N: One thing I noticed is that once they made squatting illegal that fucked a lot of bands up. I knew a lot of bands that spent a lot of time in squats. It kept them together.
J: Having cash is a big problem for young bands, but having people who give a shit about them without wanting to make money first and foremost also helps. We’re investing in bands, not ourselves.

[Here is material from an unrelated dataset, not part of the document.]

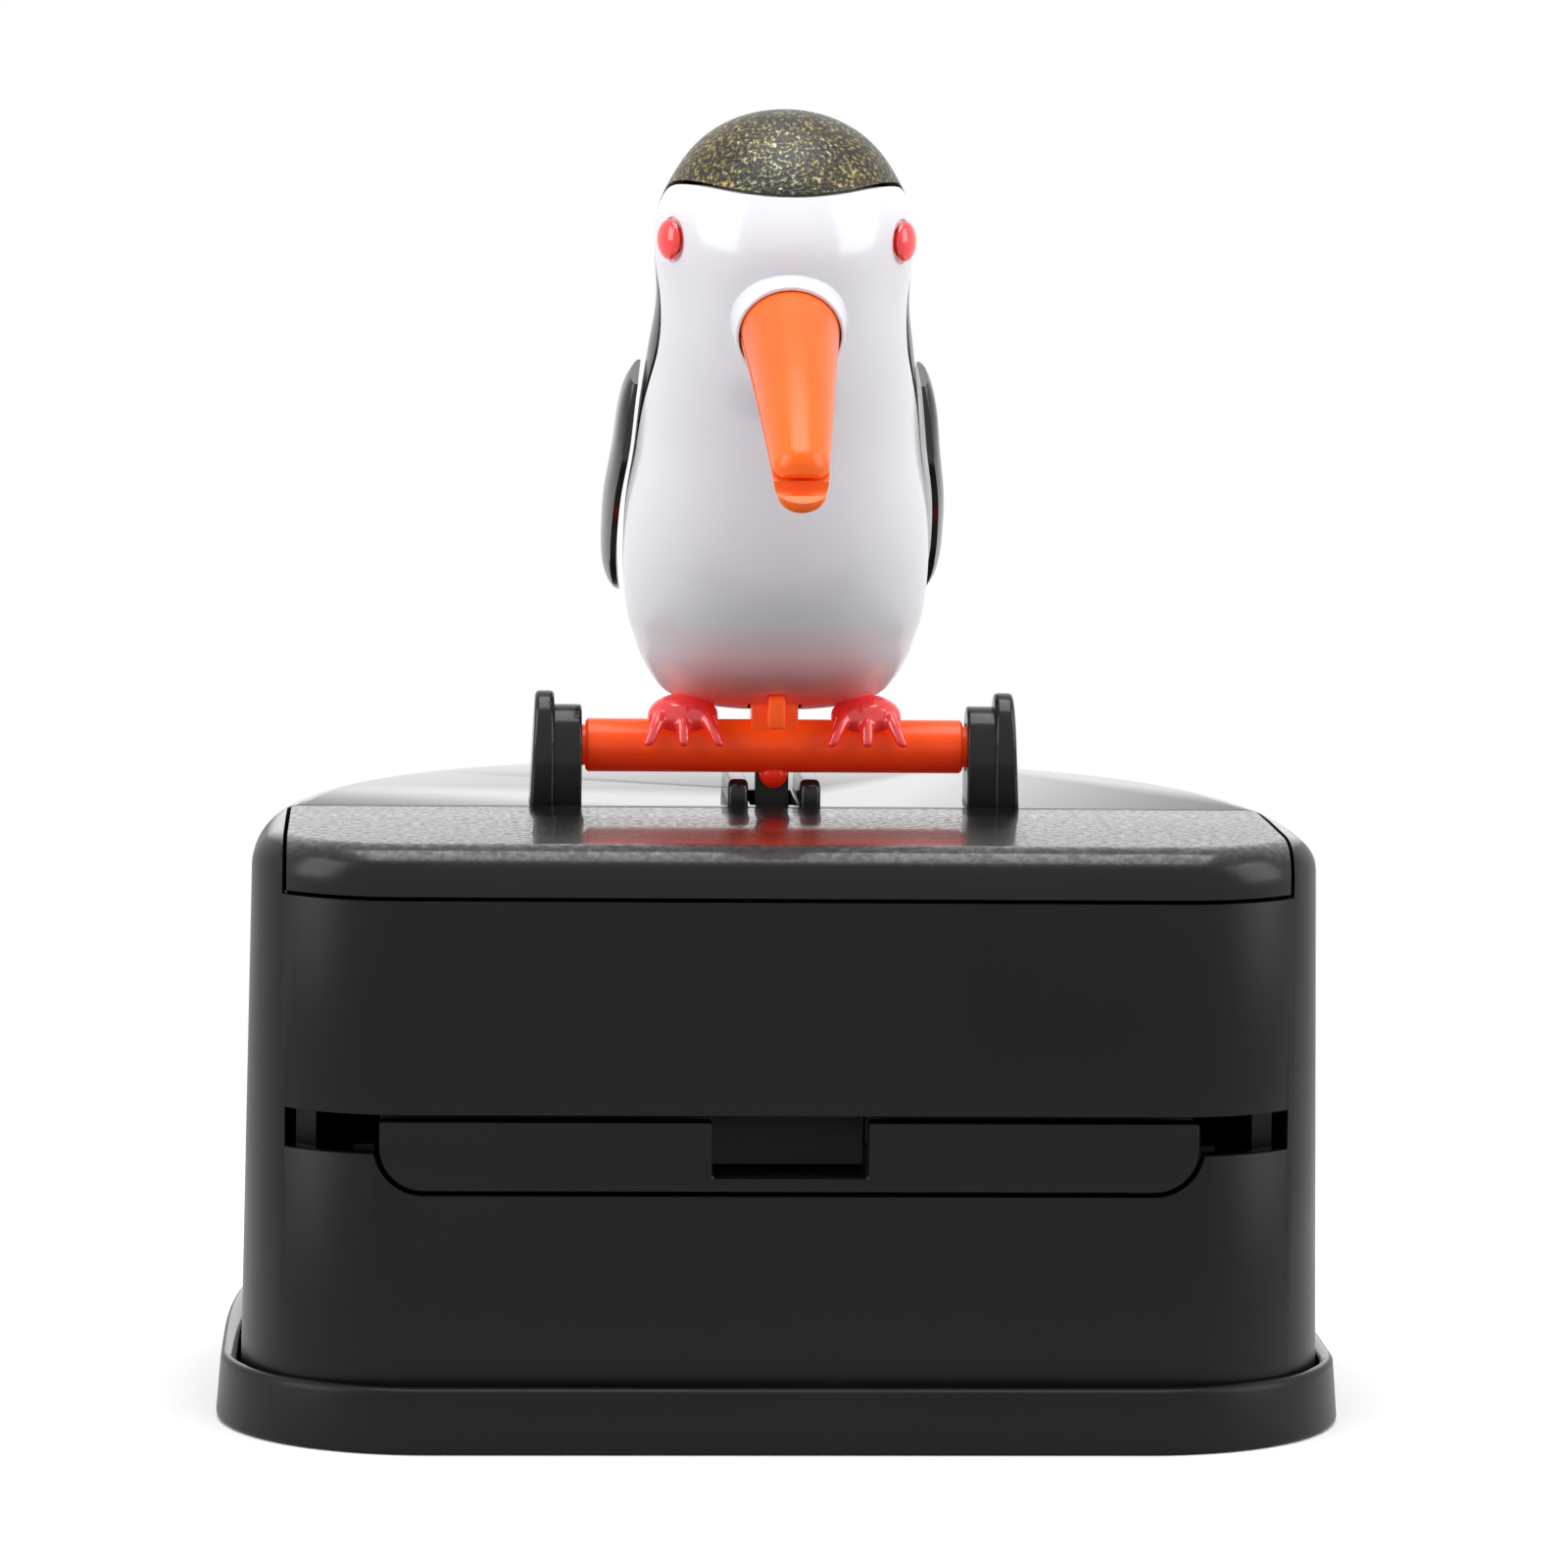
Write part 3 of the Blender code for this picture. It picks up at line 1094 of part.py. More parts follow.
def make_feet():
    """Claws: a flattened dome on the bar and three toes that wrap round its front."""
    pivot = (0.0, AXIS_Y, AXIS_Z)
    centre = Vector((FOOT_OFFSET, AXIS_Y - BAR_RADIUS / 4, AXIS_Z + FOOT_RISE))
    bm = bmesh.new()
    scale = Matrix.Diagonal((*FOOT_LENGTH_SHARES, 1))
    bmesh.ops.create_uvsphere(
        bm, u_segments=15, v_segments=9, radius=FOOT_RADIUS, matrix=Matrix.Translation(centre) @ scale)
    foot = add_piece("foot_right", bm, "red", pivot)
    for number, spread in enumerate((-1, 0, 1), 1):
        join(foot, f"toe_{number}", toe(centre, spread))
    reach = FOOT_RADIUS * 3
    cut(foot, "foot_grip", rod(
        BAR_RADIUS + GAP, (centre.x - reach, AXIS_Y, AXIS_Z), (centre.x + reach, AXIS_Y, AXIS_Z), 28))
    other = bmesh.new()
    other.from_mesh(finished_mesh(foot))
    bmesh.ops.scale(other, vec=(-1, 1, 1), verts=other.verts)
    bmesh.ops.translate(other, vec=pivot, verts=other.verts)
    add_piece("foot_left", other, "red", pivot)


def finished_mesh(piece):
    """A piece's mesh with its modifiers applied."""
    bpy.context.view_layer.update()
    depsgraph = bpy.context.evaluated_depsgraph_get()
    return bpy.data.meshes.new_from_object(piece.evaluated_get(depsgraph))


def toe(centre, spread):
    """One toe, a tapered sweep round the bar's front."""
    reach = BAR_RADIUS + GAP + TOE_RADIUS * TOE_SEAT_SHARE
    root, tip = TOE_TAPER_SHARES
    rings = []
    for step in range(TOE_POINTS + 1):
        part = step / TOE_POINTS
        angle = math.radians(TOE_START + (TOE_END - TOE_START) * part)
        radial = Vector((0.0, math.cos(angle), math.sin(angle)))
        sideways = spread * TOE_SPREAD * (TOE_ROOT_SPREAD_SHARE + (1 - TOE_ROOT_SPREAD_SHARE) * part)
        place = Vector((centre.x + sideways, AXIS_Y, AXIS_Z)) + radial * reach
        radius = TOE_RADIUS * (root + (tip - root) * part)
        ring = []
        for index in range(TOE_SIDES):
            turn = 2 * math.pi * index / TOE_SIDES
            ring.append(place + Vector((radius * math.cos(turn), 0, 0)) + radial * radius * math.sin(turn))
        rings.append(ring)
    return loft(rings)


def make_screws():
    """Self-tapping screws with domed heads, turned from one profile."""
    head = SCREW_SINK + SCREW_HEAD_HEIGHT - GAP
    end = BASE_FLOOR + SCREW_LENGTH - GAP
    profile = [
        (0.0, end), (SCREW_RADIUS, end - SCREW_RADIUS), (SCREW_RADIUS, head), (SCREW_HEAD_RADIUS, head),
        (SCREW_HEAD_RADIUS, SCREW_SINK + SCREW_HEAD_HEIGHT / 3),
        (SCREW_HEAD_RADIUS * SCREW_HEAD_FLAT_SHARE, SCREW_SINK), (0.0, SCREW_SINK)]
    for number, (x, y) in enumerate(screw_places(), 1):
        turned(f"base_screw_{number}", profile, "steel", (x, y, 0.0), (0, 0, 1), 16)


make_base()
make_housing()
make_lid()
make_drawer()
make_feed_bed()
make_hopper()
make_springs()
make_rocker()
make_perch_bar()
make_bird_shells()
make_eyes()
make_beak()
make_wings()
make_feet()
make_screws()
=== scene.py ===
import math

import bmesh
import bpy
from mathutils import Matrix, Vector


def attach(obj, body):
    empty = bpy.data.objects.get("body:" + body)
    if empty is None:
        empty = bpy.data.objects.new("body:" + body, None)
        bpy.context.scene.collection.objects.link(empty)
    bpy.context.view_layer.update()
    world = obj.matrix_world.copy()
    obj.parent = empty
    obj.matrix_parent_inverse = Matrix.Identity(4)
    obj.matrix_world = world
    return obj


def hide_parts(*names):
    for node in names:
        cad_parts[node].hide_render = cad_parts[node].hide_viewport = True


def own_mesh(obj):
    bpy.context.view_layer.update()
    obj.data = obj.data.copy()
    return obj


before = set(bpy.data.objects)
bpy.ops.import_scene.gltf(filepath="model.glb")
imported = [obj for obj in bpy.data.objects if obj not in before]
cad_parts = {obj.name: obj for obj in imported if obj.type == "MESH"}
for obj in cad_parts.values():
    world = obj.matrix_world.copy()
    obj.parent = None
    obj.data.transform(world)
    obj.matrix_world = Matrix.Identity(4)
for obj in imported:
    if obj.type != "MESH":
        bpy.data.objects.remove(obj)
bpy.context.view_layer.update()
mm = 0.001
overrun = 4 * mm  # how far a cutter stands past what it cuts
print("frame loaded")


# shader helpers

class Wire:
    # a socket that is added, taken away or multiplied
    def __init__(self, graph, socket):
        self.graph = graph
        self.socket = socket

    def __add__(self, other):
        return self.graph.maths("ADD", self, other)

    def __radd__(self, other):
        return self.graph.maths("ADD", other, self)

    def __sub__(self, other):
        return self.graph.maths("SUBTRACT", self, other)

    def __rsub__(self, other):
        return self.graph.maths("SUBTRACT", other, self)

    def __mul__(self, other):
        return self.graph.maths("MULTIPLY", self, other)

    def __rmul__(self, other):
        return self.graph.maths("MULTIPLY", other, self)


class Graph:
    # the nodes of a material or of the world
    def __init__(self, owner, shader="Principled BSDF"):
        owner.use_nodes = True
        self.owner = owner
        self.tree = owner.node_tree
        self.shader = self.tree.nodes[shader]

    def add(self, kind, settings, inputs, out=0):
        node = self.tree.nodes.new(kind)
        for key, value in settings.items():
            if key == "stops":
                ramp = node.color_ramp.elements
                for index, (place, colour) in enumerate(value):
                    stop = ramp[index] if index < len(ramp) else ramp.new(place)
                    stop.position = place
                    stop.color = colour
            else:
                setattr(node, key, value)
        for key, value in inputs.items():
            self.feed(node.inputs[key], value)
        return Wire(self, node.outputs[out])

    def feed(self, socket, value):
        if isinstance(value, Wire):
            self.tree.links.new(value.socket, socket)
        else:
            socket.default_value = value

    def maths(self, operation, first, second=0.0, clamp=False):
        return self.add("ShaderNodeMath", {"operation": operation, "use_clamp": clamp}, {0: first, 1: second})

    def coordinates(self, centre=(0, 0, 0)):
        place = self.add("ShaderNodeTexCoord", {}, {}, "Object")
        return self.add("ShaderNodeMapping", {}, {"Vector": place, "Location": [-value for value in centre]})

    def axis(self, vector, name):
        return self.add("ShaderNodeSeparateXYZ", {}, {0: vector}, name)

    def upward(self, low, high):
        # 1 where the surface looks up
        return self.between(self.axis(self.add("ShaderNodeNewGeometry", {}, {}, "Normal"), "Z"), low, high)

    def noise(self, vector, scale, detail=2.0, rough=0.5):
        values = {"Vector": vector, "Scale": scale, "Detail": detail, "Roughness": rough}
        return self.add("ShaderNodeTexNoise", {}, values)

    def between(self, value, low, high, outLow=0.0, outHigh=1.0):
        return self.add(
            "ShaderNodeMapRange", {"clamp": True},
            {"Value": value, "From Min": low, "From Max": high, "To Min": outLow, "To Max": outHigh})

    def within(self, value, limits):
        # 1 below the limits, 0 past them
        return self.between(value, *limits, 1.0, 0.0)

    def mottle(self, cloud, values):
        return self.between(cloud, 0.3, 0.7, *values)

    def blend(self, factor, first, second):
        return self.add("ShaderNodeMix", {"data_type": "RGBA"}, {0: factor, 6: first, 7: second}, 2)

    def bump(self, height, distance, strength=1.0):
        return self.add(
            "ShaderNodeBump", {}, {"Height": height, "Distance": distance, "Strength": strength}, "Normal")

    def shine(self, **values):
        for name, value in values.items():
            self.feed(self.shader.inputs[name.replace("_", " ")], value)
        return self.owner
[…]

N: A lot of it is to do with cash. I mean, I still struggle like a motherfucker, but a lot of people are struggling these days. I’ve got a theory, which you can apply to a lot of artists. With art, you’ve got the very top of life and the very bottom of life. Good art normally shows to the listener what it’s like at the bottom or top, that’s the best stuff. You can really feel what it is in one moment, where you can sense this person’s creativity or output. And what I’m noticing today as everyone’s wallets are getting shrunk, the people who make it through this scene are increasingly more middle class, not that I’m saying I hate the middle class – just if you’ve got money don’t lie about it. These people are from a very comfortable middle ground on the spectrum and that’s all they can reflect with their art. But the only people who will find any longevity in that are people with the same background. I like a lot of the pop music that comes out, I’ll be honest, but the biggest constraint is that the lyrics have absolutely zero depth. I can hear really cool basslines and it’s wicked, but if I’m sitting there trying to get deep into this other person’s life, I’m like, ‘what are you talking about?’

Which makes it more important for bands to have affordable places to come and record music.
N: All I’m offering is a good studio for a cheap price, really. I’ve got this band called Starlight Magic Hour, who are wicked, and they’re all a bunch of broke motherfuckers but they’re really good. I’d say if the group is four lads who all work in Greggs, they could probably afford to make an album here in about three months –and it’ll sound good. If it’s good enough for the Fat Whites then it’s good enough for anyone.